YOUR OBJECTIVE: Pull each line holding the word "Write" from the data.

>> Start

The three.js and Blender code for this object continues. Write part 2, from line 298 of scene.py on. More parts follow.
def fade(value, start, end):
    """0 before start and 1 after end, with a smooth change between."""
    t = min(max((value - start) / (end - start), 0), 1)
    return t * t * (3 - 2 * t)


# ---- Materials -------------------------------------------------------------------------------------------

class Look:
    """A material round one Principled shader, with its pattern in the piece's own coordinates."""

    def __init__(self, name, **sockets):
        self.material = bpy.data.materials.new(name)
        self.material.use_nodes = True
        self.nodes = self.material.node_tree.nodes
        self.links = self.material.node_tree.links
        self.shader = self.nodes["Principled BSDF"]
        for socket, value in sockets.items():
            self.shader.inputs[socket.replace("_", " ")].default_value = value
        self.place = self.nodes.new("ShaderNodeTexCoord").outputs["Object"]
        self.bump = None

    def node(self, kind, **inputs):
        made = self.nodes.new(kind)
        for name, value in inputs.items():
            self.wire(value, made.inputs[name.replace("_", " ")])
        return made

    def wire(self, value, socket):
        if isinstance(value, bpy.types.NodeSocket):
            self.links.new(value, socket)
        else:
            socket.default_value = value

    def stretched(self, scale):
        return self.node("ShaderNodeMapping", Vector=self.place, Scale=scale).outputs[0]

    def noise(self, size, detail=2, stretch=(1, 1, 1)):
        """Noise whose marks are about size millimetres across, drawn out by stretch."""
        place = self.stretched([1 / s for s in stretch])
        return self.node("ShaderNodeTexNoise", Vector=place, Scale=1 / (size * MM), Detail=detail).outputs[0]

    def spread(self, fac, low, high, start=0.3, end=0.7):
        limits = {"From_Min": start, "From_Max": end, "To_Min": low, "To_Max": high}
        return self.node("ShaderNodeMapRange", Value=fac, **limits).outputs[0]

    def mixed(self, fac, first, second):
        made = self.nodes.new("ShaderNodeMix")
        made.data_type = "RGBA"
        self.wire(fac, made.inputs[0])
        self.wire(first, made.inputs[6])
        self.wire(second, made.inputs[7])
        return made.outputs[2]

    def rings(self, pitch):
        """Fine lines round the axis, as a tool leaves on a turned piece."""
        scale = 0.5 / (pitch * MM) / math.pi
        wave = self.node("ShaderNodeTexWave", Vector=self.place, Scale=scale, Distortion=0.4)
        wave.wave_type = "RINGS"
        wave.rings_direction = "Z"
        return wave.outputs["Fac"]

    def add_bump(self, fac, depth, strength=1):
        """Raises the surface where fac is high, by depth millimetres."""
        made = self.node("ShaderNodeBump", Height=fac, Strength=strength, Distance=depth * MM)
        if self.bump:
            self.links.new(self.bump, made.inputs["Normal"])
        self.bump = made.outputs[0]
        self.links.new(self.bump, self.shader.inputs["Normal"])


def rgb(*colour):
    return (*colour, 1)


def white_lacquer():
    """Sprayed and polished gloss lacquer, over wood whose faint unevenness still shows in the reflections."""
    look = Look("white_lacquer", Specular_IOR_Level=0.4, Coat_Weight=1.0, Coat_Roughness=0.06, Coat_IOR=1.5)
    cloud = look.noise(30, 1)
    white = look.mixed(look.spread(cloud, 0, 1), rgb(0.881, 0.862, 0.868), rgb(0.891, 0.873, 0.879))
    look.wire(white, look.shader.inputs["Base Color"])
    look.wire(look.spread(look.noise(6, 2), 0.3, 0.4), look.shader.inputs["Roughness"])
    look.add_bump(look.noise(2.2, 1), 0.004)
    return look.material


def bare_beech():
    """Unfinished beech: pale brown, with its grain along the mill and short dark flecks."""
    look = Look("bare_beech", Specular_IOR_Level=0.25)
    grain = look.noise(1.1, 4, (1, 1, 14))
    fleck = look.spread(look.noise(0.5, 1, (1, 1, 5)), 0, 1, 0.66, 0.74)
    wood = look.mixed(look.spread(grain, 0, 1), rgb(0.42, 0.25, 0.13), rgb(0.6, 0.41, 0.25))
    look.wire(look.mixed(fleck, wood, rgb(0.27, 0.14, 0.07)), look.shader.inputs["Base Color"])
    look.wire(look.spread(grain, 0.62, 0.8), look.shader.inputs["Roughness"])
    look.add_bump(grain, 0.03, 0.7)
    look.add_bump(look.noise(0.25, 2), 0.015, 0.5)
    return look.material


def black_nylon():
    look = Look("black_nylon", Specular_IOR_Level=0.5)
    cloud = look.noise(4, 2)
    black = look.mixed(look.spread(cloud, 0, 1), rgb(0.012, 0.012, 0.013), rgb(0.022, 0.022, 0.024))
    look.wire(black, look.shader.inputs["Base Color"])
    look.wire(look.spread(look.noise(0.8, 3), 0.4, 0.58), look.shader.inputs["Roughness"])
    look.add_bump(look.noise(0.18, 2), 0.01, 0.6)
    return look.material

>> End
>> Start

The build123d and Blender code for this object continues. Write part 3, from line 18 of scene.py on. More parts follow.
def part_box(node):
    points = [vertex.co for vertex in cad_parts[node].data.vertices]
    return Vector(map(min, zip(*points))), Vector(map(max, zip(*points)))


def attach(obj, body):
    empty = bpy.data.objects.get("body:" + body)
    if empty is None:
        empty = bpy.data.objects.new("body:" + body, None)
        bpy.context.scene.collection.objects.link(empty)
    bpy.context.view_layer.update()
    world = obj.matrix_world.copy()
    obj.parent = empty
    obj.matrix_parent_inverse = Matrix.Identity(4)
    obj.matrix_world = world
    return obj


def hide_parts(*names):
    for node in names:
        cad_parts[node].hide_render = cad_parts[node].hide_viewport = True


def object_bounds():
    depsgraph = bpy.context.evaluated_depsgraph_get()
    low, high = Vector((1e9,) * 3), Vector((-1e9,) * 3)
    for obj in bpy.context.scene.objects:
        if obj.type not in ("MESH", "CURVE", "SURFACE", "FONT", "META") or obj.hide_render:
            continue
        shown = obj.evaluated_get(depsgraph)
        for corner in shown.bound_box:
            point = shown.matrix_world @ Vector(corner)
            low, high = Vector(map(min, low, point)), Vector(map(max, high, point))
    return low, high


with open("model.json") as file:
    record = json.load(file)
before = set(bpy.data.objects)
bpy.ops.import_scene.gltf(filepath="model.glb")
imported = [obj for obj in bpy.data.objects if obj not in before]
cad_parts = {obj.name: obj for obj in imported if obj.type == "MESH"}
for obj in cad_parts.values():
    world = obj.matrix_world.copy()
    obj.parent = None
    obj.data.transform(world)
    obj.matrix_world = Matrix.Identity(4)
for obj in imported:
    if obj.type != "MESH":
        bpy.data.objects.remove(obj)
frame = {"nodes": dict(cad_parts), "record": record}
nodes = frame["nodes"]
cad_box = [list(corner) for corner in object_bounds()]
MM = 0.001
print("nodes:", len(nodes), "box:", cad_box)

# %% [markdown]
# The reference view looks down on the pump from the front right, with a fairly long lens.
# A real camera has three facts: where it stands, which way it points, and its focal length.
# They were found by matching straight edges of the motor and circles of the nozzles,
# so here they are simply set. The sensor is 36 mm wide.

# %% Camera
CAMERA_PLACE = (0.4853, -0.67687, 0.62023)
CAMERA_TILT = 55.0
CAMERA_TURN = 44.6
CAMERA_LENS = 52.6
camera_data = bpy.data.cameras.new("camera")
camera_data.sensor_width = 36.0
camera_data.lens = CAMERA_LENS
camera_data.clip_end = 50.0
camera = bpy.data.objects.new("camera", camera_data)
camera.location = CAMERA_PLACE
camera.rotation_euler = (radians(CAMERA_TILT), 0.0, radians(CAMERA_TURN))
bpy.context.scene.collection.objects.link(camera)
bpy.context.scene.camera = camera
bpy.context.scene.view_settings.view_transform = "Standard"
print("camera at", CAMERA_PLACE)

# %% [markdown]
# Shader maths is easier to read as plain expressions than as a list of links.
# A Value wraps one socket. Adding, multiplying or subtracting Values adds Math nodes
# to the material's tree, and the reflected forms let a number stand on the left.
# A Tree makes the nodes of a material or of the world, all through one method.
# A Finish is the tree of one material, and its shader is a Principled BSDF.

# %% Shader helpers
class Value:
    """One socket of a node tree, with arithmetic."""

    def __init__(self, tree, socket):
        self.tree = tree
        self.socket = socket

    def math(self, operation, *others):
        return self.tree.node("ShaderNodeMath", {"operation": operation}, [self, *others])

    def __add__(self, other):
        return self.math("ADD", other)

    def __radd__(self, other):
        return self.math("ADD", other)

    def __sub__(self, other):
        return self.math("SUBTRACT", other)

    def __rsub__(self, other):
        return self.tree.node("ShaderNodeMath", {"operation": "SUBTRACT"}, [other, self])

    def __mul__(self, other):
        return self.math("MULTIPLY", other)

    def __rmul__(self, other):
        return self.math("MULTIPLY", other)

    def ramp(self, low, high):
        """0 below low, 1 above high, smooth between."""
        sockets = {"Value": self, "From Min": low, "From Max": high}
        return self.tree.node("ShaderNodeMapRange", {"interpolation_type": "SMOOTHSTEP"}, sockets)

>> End
>> Start

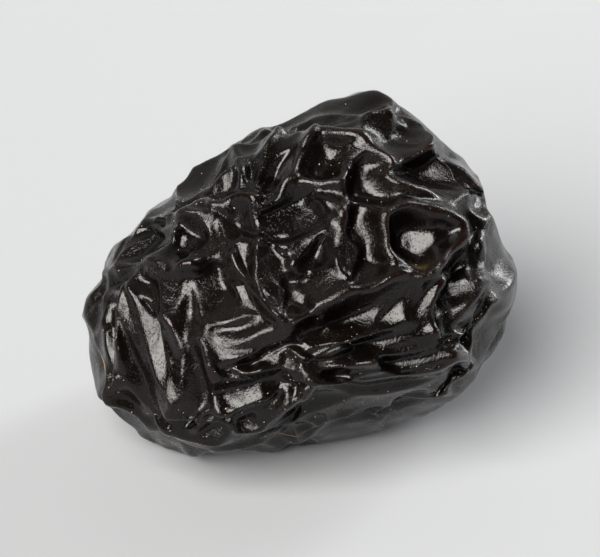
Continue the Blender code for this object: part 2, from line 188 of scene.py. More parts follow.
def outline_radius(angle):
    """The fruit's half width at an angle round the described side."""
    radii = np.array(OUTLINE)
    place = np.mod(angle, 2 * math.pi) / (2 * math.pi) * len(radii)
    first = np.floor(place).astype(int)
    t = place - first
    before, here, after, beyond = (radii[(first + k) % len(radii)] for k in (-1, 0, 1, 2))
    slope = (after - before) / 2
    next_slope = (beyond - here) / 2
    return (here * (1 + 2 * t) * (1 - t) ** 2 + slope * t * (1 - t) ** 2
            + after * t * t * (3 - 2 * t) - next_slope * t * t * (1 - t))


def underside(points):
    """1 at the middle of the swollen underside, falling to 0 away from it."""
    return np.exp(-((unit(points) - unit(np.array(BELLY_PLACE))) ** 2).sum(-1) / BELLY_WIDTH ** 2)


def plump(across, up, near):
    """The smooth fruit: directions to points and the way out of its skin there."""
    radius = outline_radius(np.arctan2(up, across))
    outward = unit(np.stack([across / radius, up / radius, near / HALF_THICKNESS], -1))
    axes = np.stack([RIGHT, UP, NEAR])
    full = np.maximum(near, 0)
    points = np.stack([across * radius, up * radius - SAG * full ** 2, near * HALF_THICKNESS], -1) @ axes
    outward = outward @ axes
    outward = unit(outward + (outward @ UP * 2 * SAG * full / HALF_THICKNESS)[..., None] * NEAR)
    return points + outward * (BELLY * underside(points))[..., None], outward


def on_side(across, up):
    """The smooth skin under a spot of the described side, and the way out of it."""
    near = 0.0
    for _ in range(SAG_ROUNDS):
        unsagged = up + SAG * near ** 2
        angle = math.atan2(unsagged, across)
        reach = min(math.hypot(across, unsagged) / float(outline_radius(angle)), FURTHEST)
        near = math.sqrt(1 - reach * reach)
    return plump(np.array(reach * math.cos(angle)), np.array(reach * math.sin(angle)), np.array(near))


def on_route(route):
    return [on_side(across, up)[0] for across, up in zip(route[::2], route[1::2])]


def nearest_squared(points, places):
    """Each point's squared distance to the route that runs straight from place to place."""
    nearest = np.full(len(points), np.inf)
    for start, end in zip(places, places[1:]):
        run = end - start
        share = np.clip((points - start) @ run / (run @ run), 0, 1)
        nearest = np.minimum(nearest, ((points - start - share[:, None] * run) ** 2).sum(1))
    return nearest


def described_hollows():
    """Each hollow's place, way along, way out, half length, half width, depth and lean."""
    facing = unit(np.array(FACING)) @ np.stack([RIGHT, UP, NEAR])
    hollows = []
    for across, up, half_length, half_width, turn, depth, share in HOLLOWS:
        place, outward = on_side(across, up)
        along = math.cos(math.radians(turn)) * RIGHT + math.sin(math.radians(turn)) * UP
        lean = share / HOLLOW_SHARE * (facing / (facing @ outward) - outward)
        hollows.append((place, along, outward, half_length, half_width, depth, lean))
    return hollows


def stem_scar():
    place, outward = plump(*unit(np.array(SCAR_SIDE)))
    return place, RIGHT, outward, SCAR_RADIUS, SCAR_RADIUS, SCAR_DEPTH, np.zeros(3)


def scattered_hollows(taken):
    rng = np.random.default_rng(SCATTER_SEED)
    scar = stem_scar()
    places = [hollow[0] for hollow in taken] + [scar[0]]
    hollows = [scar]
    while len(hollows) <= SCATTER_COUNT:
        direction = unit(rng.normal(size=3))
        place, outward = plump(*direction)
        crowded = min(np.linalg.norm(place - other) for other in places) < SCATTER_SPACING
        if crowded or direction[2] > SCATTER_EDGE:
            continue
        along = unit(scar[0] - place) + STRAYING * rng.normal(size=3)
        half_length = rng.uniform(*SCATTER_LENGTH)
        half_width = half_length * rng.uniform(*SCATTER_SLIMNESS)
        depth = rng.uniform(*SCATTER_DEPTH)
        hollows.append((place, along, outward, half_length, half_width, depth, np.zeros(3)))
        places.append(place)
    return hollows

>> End

WRITTEN REPLY:
The three.js and Blender code for this object continues. Write part 2, from line 298 of scene.py on. More parts follow.
The build123d and Blender code for this object continues. Write part 3, from line 18 of scene.py on. More parts follow.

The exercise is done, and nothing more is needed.